I have almost got the resizing working, but I get this error:

Quote:Traceback (most recent call last):
File "<pyshell#107>", line 19, in <module>
im.save(resizedFilesDir, filename)
File "/usr/lib/python3/dist-packages/PIL/Image.py", line 1669, in save
save_handler = SAVE[format.upper()]
KeyError: '刘洁.JPG'

Any tips please?

for filename in os.listdir(pathToFile):
	if not (filename.endswith('.png') or filename.endswith('.jpg')):
		continue
	im = Image.open(filename)
	width, height = im.size
	if width > picSize and height > picSize :
                # Calculate the new width and height to resize to.
		if width > height:
			height = int(picSize / width * height)
			width = picSize
		else:
			width = int(picSize / height * width)
			height = picSize
                        # Resize the image.
			print('Resizing %s...' % (filename))
			im = im.resize((width, height))
			print('changing image size...')
                        # Save changes.
			im.save(resizedFilesDir, filename)

Resizing 刘洁.jpg...
changing image size...
Traceback (most recent call last):
File "<pyshell#107>", line 19, in <module>
im.save(resizedFilesDir, filename)
File "/usr/lib/python3/dist-packages/PIL/Image.py", line 1669, in save
save_handler = SAVE[format.upper()]
KeyError: '刘洁.JPG'
This key translates to 'Liu Jie .JPG' are there actually spaces in the name
and you may have to encode to the character set used.
SOLVED: the error is not with the character set.
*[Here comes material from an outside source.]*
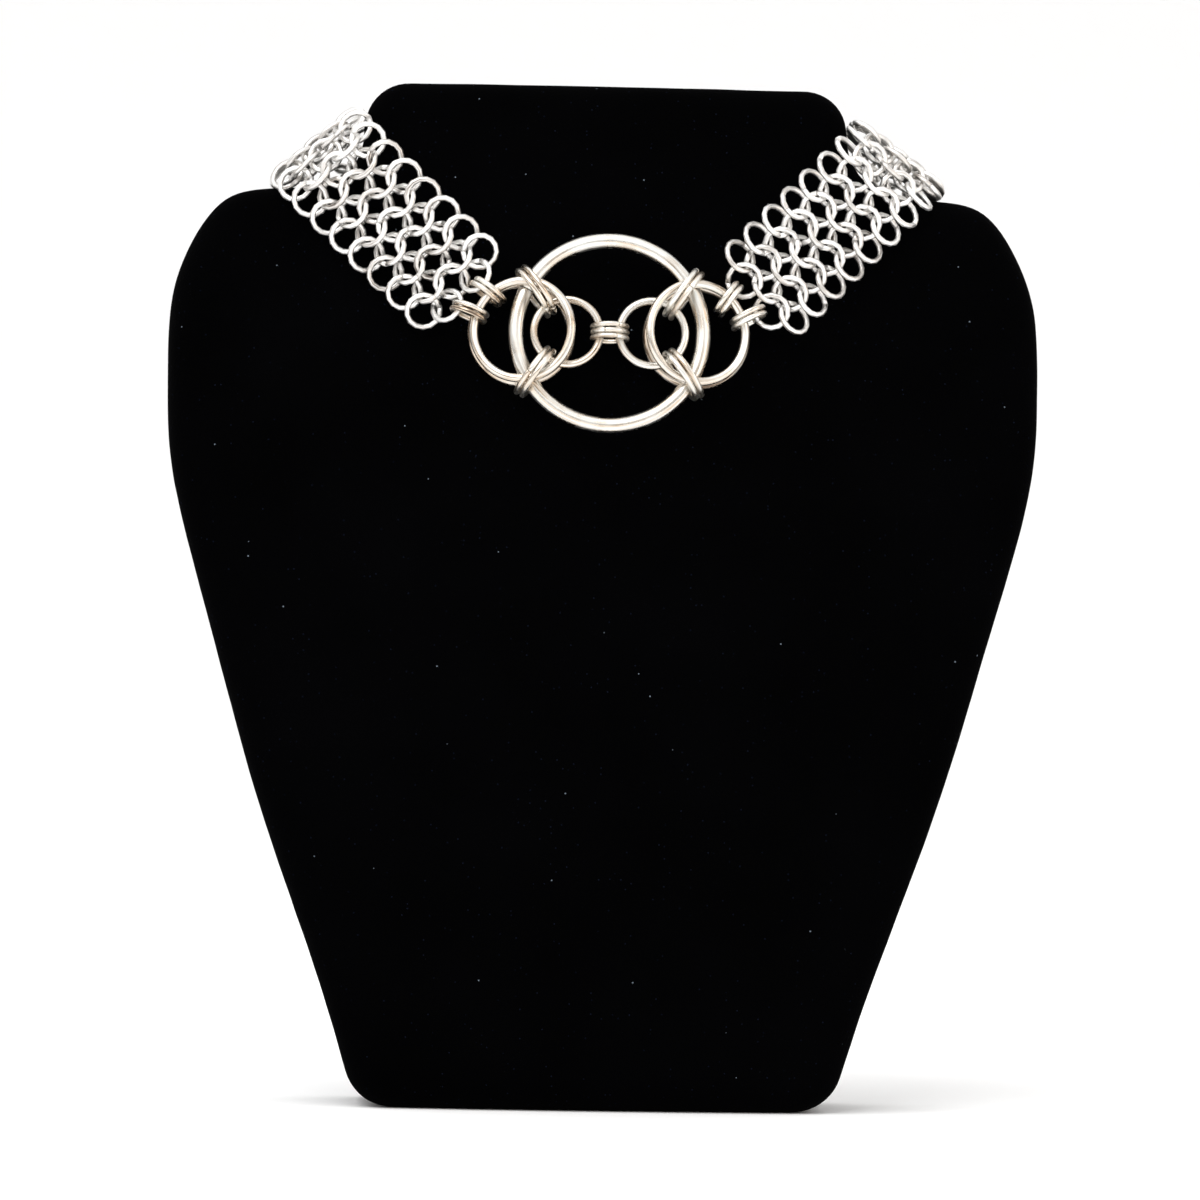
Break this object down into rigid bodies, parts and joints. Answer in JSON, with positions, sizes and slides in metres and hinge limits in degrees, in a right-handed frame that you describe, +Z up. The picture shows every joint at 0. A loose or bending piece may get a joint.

In the book "Automate the Boring Stuff" Al Sweigart has the code:

im.save(os.path.join('withLogo', filename))

which I took to be:

im.save(path, filename)

somehow that won't work, but:

im.save(path + filename)

works!! I don't know why and I am just a beginner. As long as it works, I'm happy!
im.save() only takes one parameter.  That's why the first doesn't work.

In the book, he used os.path.join() to combine the path with the filename.  What you're doing, by concatenating the two strings together, will only work if the path happens to end with a path separator already.